Brand is the foremost practitioner of live and improvised piano accompaniment to silent films in the UK, if not the world. He’s also composed and recorded scores for silent films and written radio plays, and he partners Paul Merton in the Silent Clowns television series. What Brand most enjoys, however, is sitting between a film and its audience and tinkling the ivories, which is what he’s going to be doing all weekend at The Hippodome.
‘Silent cinema,’ Brand says, ‘is film and music and theatre and a live concert all in one. The beauty of it is the audience is aware of a special event. There’s a response from the audience that affects the music I play. I love that pregnant buzz that’s in the auditorium. There isn’t another experience like it.’
‘It’s the sound that makes it, ‘Brand continues. ‘That’s the curious thing. The great silent films tell their stories purely with pictures. That is a very direct, emotive way of telling a story. Once you add music to that, the emotion quadruples. All of the audience’s senses are heightened. People become lost in these films.’
And what does Brand think about the argument advanced by more than one fan and historian the silent era was the true golden age of cinema? ‘Silent cinema was creating a universal language,’ he says, ‘a style of shooting a film that, in itself, gave you a lot of information above and beyond what characters were saying to each other. The style of the film told you as much as the story did. That was the beauty of silent film. In the first few years of sound that was almost entirely lost, because film had to go back to being static – actors needed to stand near a microphone so their dialogue could be recorded. That is why there’s a feeling that silent film was the golden age of cinema.
‘Although,’ Brand adds, ‘it didn’t take long for film to recover. One of the greatest films ever made, King Kong, which was made in 1931, is a triumph of sound art as well as vision. I do wonder, though, what would have happened if sound hadn’t come in until the early 1930s, because by 1927 silent films were phenomenally good, clever, experimental, dangerous stuff. The best of Murnau and Hitchcock and the comedians; they were all at the top of their game. And then The Jazz Singer comes along and everything kind of stops. What would have happened if we’d had another few years of that wave? I believe we would have had even better cinema.’
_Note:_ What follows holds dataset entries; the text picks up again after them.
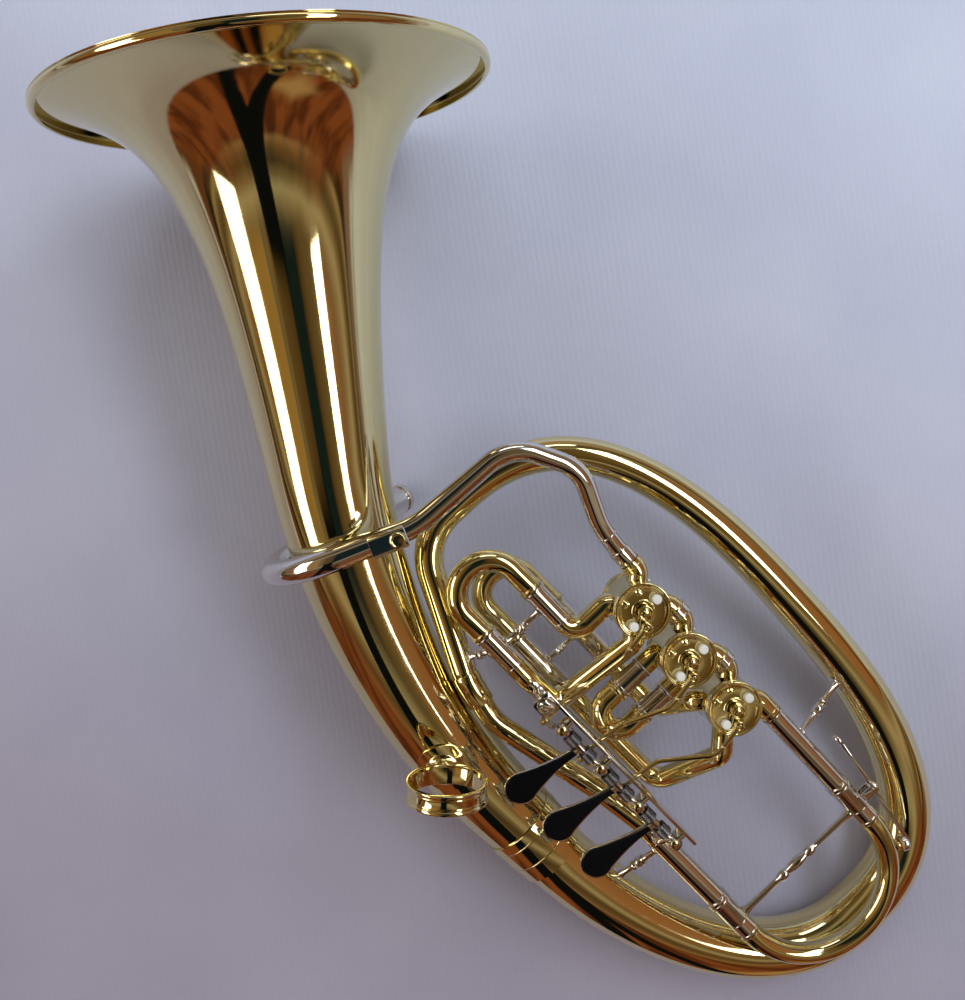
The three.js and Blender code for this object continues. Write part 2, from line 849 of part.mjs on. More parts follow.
function backCap(x) {
  const high = casingLow - seatGap;
  const flange = disc(x, 0, high - capThickness, high, casingRadius);
  const dome = disc(x, 0, high - capThickness - capLip, high, casingRadius - 2 * capLip, capSides);
  const floor = high - capThickness / 2 - seatGap;
  const socket = disc(x, 0, floor, high + overrun, stemRadius + seatGap, tubeSides);
  return cut(fuse([flange, dome]), [socket]);
}

// The arm on the rotor's stem: a lug that meets the bumpers, the pin of the link and a screw.
function stopArm() {
  const shape = new THREE.Shape();
  shape.moveTo(0, 0);
  shape.absarc(0, 0, lugReach, radians(-lugHalfAngle), radians(lugHalfAngle), false);
  shape.lineTo(0, 0);
  const lug = new THREE.ExtrudeGeometry(shape, {
    depth: armThickness,
    bevelEnabled: false,
    curveSegments,
  });
  const top = armThickness + screwHeadHeight;
  const hub = disc(0, 0, 0, top, hubRadius, roundSides);
  const groove = cut(disc(0, 0, armThickness, top + overrun, hubRadius - hubWall, roundSides), [
    disc(0, 0, armThickness - overrun, top + 2 * overrun, screwHeadRadius, smallSides),
  ]);
  const pin = disc(armPinOffset, 0, 0, pinHeight, pinRadius, smallSides);
  const socket = disc(0, 0, -overrun, armThickness / 2, stemRadius + seatGap, tubeSides);
  return cut(fuse([lug, hub, pin]), [groove, socket]);
}

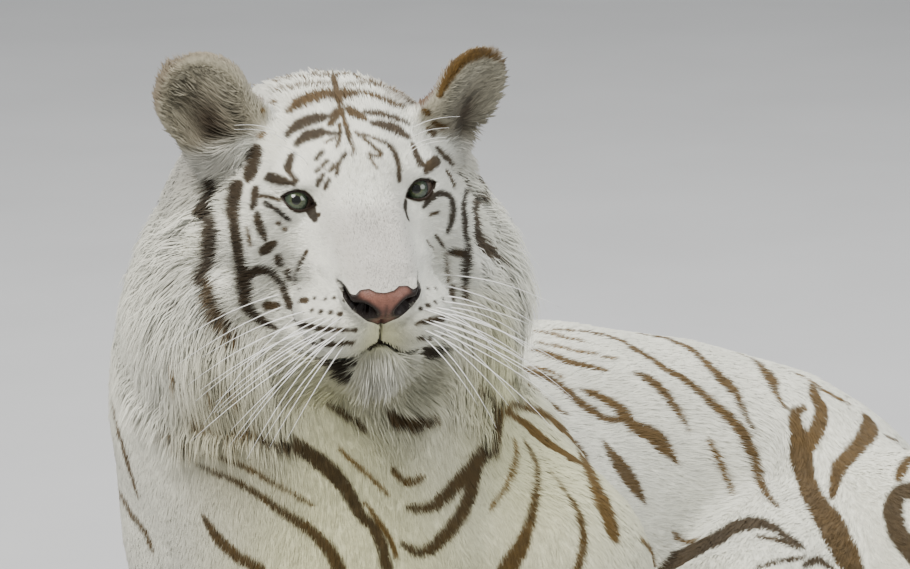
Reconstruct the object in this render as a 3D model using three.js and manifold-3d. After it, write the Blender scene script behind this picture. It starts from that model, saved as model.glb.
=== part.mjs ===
// A white tiger lying on its chest with its hips rolled to its right, head up, as a life-size still model.
// Millimetres. +Z is up, the face looks along -Y, +X is the animal's left. The shapes are laid out from
// a point on the floor under the brisket, and the finished animal is moved so that the origin is under
// its middle. The body is one smooth shape, made as a field of blended muscles, and parted with thin
// flat cuts where its sub-parts are named.
import * as THREE from "three";
import { mergeVertices } from "three/addons/utils/BufferGeometryUtils.js";
import Module from "manifold-3d";

const wasm = await Module();
wasm.setup();

// ---- Driving dimensions ----
const GAP = 0.5; // between neighbouring sub-parts
const DEGREE = Math.PI / 180;
const EYE_HEIGHT = 705; // eyes above the floor
const EYEBALL = 19; // radius
const EYE_AT = [61.5, 13, -5]; // centre of the left eyeball in the head's frame
const HEAD = {
  at: [-31, -300, EYE_HEIGHT], // on the face, between the eyes
  pitch: 12, // degrees, muzzle down
  yaw: 13, // muzzle towards the animal's left
  roll: -3, // left side up
};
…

Of being guest of honour at The Hippodrome, Brand says, ‘I’m delighted the festival happening and proud to be part of it,’ he says. ‘Starting from scratch with a silent film festival is a difficult challenge, and they’ve more than pulled it off. The Hippodrome is going to glow. It’s going to be playing the kind of material it was built for. It’s going to have that buzz I was talking about all weekend. Hope fully, it’s the start. Not a one-off; more to come…’
And, finally, is there any aspect of the festival Brand is most excited about? ‘I have great fun with the audience interaction,’ he replies without missing a beat. ‘For You’re Darn Tootin’, which is the Laurel and Hardy film in which they’re musicians and they’re so incompetent, there’s a fight scene in which Ollie punches Stan in the stomach and Stan kicks Ollie in the knee about 25 times. And then the fight escalates until there’s a bunch of about 40 men all pulling each others’ trousers off in the street.
‘On the night of the screening at The Hippodrome,’ Brand continues, ‘a couple of people will be invited to provide on the spot, non-rehearsed bangs and crashes for the fight scene. And then every member of the audience will have a piece of cloth, which they will rip when the trouser ripping starts. The trouser ripping goes on for about four minutes, so the audience sound effects will have to be staggered so there will the continual sound of trouser ripping for four long minutes. That’s going to be a little bit special.’
No doubt, it’ll be a(nother) fine mess.
Festival of Silent Cinema is at Hippodrome, Bo’Ness from Fri 18-Sun 20 Mar.